What is Long Acting Injectable HIV Treatment?
The Arrival of Long-Acting HIV Treatment
In 2021, ViiV (a GSK company) released Cabenuva, the first long-acting injectable medication for the treatment of HIV. Patients on Cabenuva receive the injection at their provider’s office every 2 months and no longer have to take daily pills.
What is Cabenuva?
Cabenuva is made up of 2 different medications - cabotegravir (an integrase inhibitor) and rilpivirine (a non-nucleoside reverse transcriptase inhibitors). Oral rilpivirine (brand name Edurant) has been used to treat HIV since 2011.
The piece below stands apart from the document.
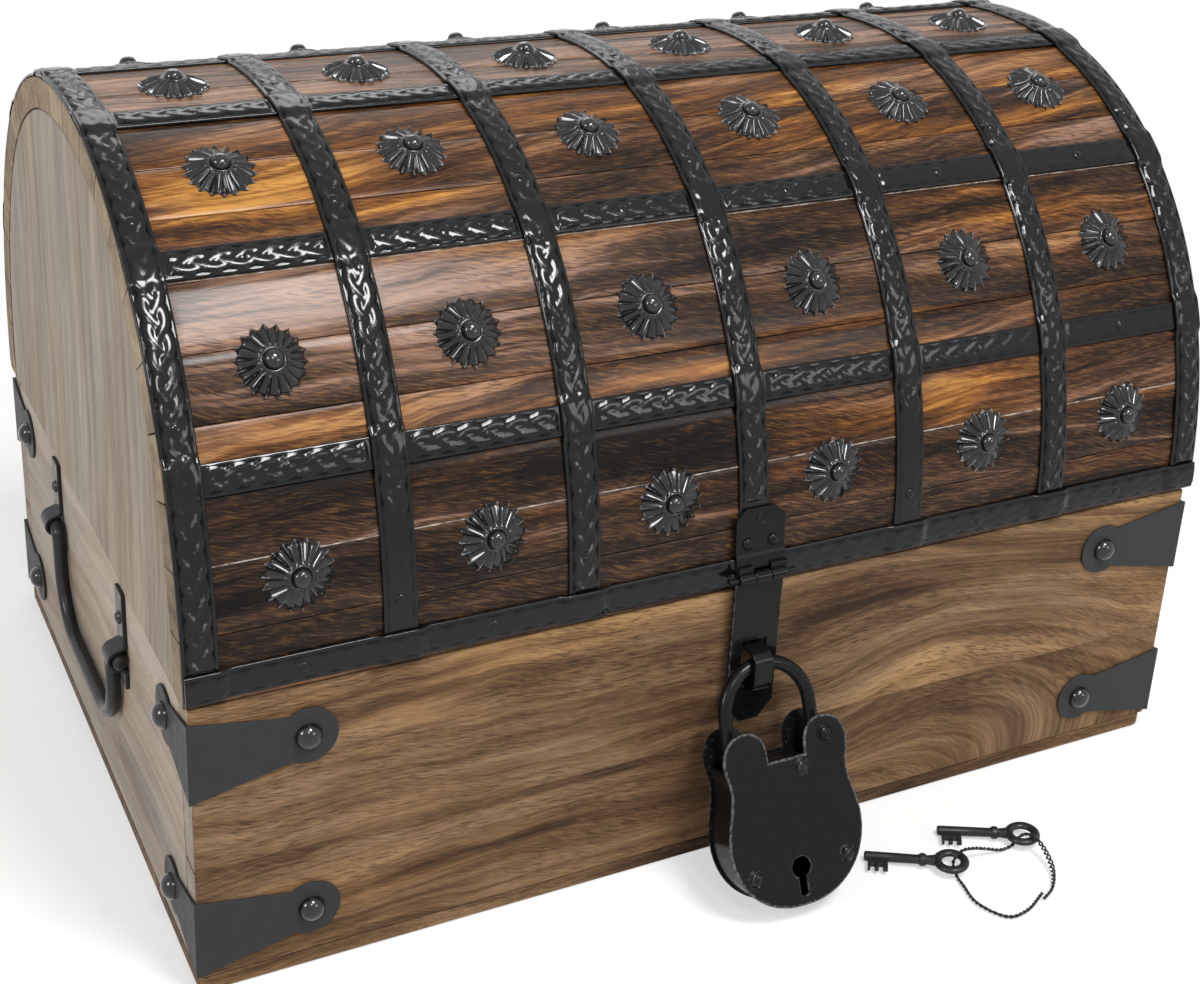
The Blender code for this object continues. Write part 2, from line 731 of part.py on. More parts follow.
def build_lid_ends(crown, materials, hinge):
    strips = strip_arcs(crown)
    edges = [0.0, *strips[1:-1], crown.length]
    arcs = []
    for start, end in zip(edges, edges[1:]):
        arcs += steps_between(start, end, SEGMENTS_BETWEEN_STRIPS)[:-1]
    arcs.append(crown.length)
    outline = [crown.at(arc, -STAVE - GAP) for arc in arcs]
    for name, side in (("left", -1), ("right", 1)):
        near = min(side * LID_WIDTH / 2, side * (LID_WIDTH / 2 - WALL))
        solid = prism([point + X_AXIS * near for point in outline], X_AXIS * WALL)
        add_object(f"lid_end_{name}", solid, materials["end_wood"], hinge, hang(hinge))


def build_straps(crown, materials, hinge):
    """Arched straps: they lie on the staves and step over the lengthwise strips between the border strips."""
    low = GAP
    high = 2 * GAP + SHEET
    reach = STRIP_WIDTH / 2 + GAP
    route = [(STRAP_END_LIFT, low)]
    crossings = strip_arcs(crown)[1:-1]
    for strip in crossings:
        start, end = route[-1][0], strip - reach - STRAP_RAMP
        route += [(arc, low) for arc in steps_between(start, end, SEGMENTS_BETWEEN_STRIPS - 1)[1:]]
        route += [(strip - reach, high), (strip + reach, high), (strip + reach + STRAP_RAMP, low)]
    last = crown.length - STRAP_END_LIFT
    route += [(arc, low) for arc in steps_between(route[-1][0], last, SEGMENTS_BETWEEN_STRIPS - 1)[1:]]
    inner = [crown.at(arc, lift) for arc, lift in route]
    outer = [crown.at(arc, lift + SHEET) for arc, lift in route]
    for i, place_x in enumerate(strap_places()):
        shift = X_AXIS * (place_x - STRAP_WIDTH / 2)
        solid = prism([point + shift for point in inner + outer[::-1]], X_AXIS * STRAP_WIDTH)
        add_object(f"lid_strap_{i + 1}", solid, materials["black_sheet"], hinge, hang(hinge))


def build_strips(crown, materials, hinge):
    """Lengthwise strips: the inner ones lie flat under the straps, the border ones step over their ends."""
    arcs = strip_arcs(crown)
    half_x = LID_WIDTH / 2 - GAP
    low, high = GAP, 2 * GAP + SHEET
    reach = STRAP_WIDTH / 2 + GAP
    for i, arc in enumerate(arcs):
        if i in (0, len(arcs) - 1):
            route = []
            for place_x in strap_places():
                crossing = (
                    (place_x - reach - STRAP_RAMP, low),
                    (place_x - reach, high),
                    (place_x + reach, high),
                    (place_x + reach + STRAP_RAMP, low),
                )
                route += [(x, lift) for x, lift in crossing if abs(x) < half_x]
            route = [(-half_x, high), *route, (half_x, high)]
        else:
            route = [(-half_x, low), (half_x, low)]
        seat, along, outward = crown.frame(arc)
        seat = seat - along * (STRIP_WIDTH / 2)
        inner = [seat + X_AXIS * x + outward * lift for x, lift in route]
        outer = [seat + X_AXIS * x + outward * (lift + SHEET) for x, lift in route]
        solid = prism(inner + outer[::-1], along * STRIP_WIDTH)
        add_object(f"lid_strip_{i + 1}", solid, materials["black_sheet"], hinge, hang(hinge))


# Hinges


def knuckles(axis, spans, radius):
    """Round knuckles along X about an axis, one for each span."""
    return merged(*[rod(axis + X_AXIS * start, axis + X_AXIS * end, radius) for start, end in spans])


def knuckle_spans(centre_x, width, count=3):
    """Equal knuckles across a width, with running gaps between them."""
    edges = steps_between(centre_x - width / 2, centre_x + width / 2, count)
    return [(a + GAP / 2, b - GAP / 2) for a, b in zip(edges, edges[1:])]


def tabs(spans, low, high):
    """Small blocks in the Y-Z plane that tie a leaf to its knuckles, a little narrower than these."""
    blocks = []
    for start, end in spans:
        blocks.append(box((start + GAP / 2, low[0], low[1]), (end - GAP / 2, high[0], high[1])))
    return merged(*blocks)


def leaf_over_border(crown, centre_x, width, start, end, from_back, over):
    """Hinge leaf on the lid: over the border strip at the lift over, then down to the staves or strap."""
    strip = strip_arcs(crown)[0]
    step = strip + STRIP_WIDTH / 2 + GAP
    rest = over - SHEET - GAP
    route = [(start, over), (step, over), (step + STRAP_RAMP, rest), (end, rest)]
    middle = (step + STRAP_RAMP + end) / 2
    route.insert(3, (middle, rest))
    if from_back:
        route = [(crown.length - arc, lift) for arc, lift in route]
    inner = [crown.at(arc, lift) for arc, lift in route]
    outer = [crown.at(arc, lift + LEAF) for arc, lift in route]
    shift = X_AXIS * (centre_x - width / 2)
    return prism([point + shift for point in inner + outer[::-1]], X_AXIS * width)


def build_rear_hinges(crown, materials, hinge):
    axis = rear_axis()
    straps = strap_places()
    places = (("left", (straps[1] + straps[2]) / 2), ("right", (straps[-3] + straps[-2]) / 2))
    back = DEPTH / 2
    over = 2 * GAP + SHEET
    for name, centre_x in places:
        left, middle, right = knuckle_spans(centre_x, REAR_HINGE_WIDTH)
        outside = [left, right]
        base_top = axis.z - BARREL_RADIUS
        low = (centre_x - REAR_HINGE_WIDTH / 2, back + GAP, base_top - REAR_LEAF_LENGTH)
        high = (centre_x + REAR_HINGE_WIDTH / 2, back + GAP + LEAF, base_top - GAP)
        leaf = add_object(f"hinge_base_leaf_{name}", box(low, high), materials["grey_sheet"])
        block = tabs(outside, (back + GAP + SINK, base_top - LEAF), (axis.y, axis.z))
        change(leaf, block, "UNION")
        change(leaf, knuckles(axis, outside, BARREL_RADIUS), "UNION")
        bore = [(left[0] - OVERRUN, right[1] + OVERRUN)]
        change(leaf, knuckles(axis, bore, PIN_RADIUS + PIN_CLEARANCE), "DIFFERENCE")
        start = axis.z + BARREL_RADIUS + GAP - BASE_HEIGHT - LID_SEAM
        solid = leaf_over_border(crown, centre_x, REAR_HINGE_WIDTH, start, REAR_LEAF_LENGTH, True, over)
        lid_leaf = add_object(f"hinge_lid_leaf_{name}", solid, materials["grey_sheet"], hinge, hang(hinge))
        block_low = (back + over + SINK / 2, axis.z)
        block_high = (axis.y, axis.z + BARREL_RADIUS + 2 * LEAF)
        change(lid_leaf, tabs([middle], block_low, block_high), "UNION")
        change(lid_leaf, knuckles(axis, [middle], BARREL_RADIUS), "UNION")
        pin = [(left[0] - REAR_PIN_HEAD, right[1] + REAR_PIN_HEAD)]
        change(lid_leaf, knuckles(axis, pin, PIN_RADIUS), "UNION")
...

Patients will receive 2 injections at each treatment visit, one on each buttock. The first 2 injections are 1 month apart and after that, the injections are every 2 months. The injections are 3 mLs each and are typically given with a 23G 1 and ½ inch needle.
Who is Cabenuva for?
Cabenuva is for people living with HIV who are already undetectable, are stable on their current oral regimen, have no history of treatment failure to any other HIV drug, and have no suspected resistance to cabotegravir or rilpivirine. If a patient has had to switch HIV treatments in the past because it did not keep them undetectable, then Cabenuva is not an appropriate drug for them. Cabenuva is not for pregnant or breastfeeding patients.
Cabenuva is NOT for PrEP (the prevention of HIV). It’s for the TREATMENT of HIV - for folks already living with HIV. There is also a long-acting injectable PrEP medication.
Does Cabenuva work?
Yes, two phase-3 clinical trials (ATLAS and FLAIR) compared cabenuva to patients’ current daily oral regimen (2 NRTIs + 3rd agent) and found it to be non-inferior (aka just as effective).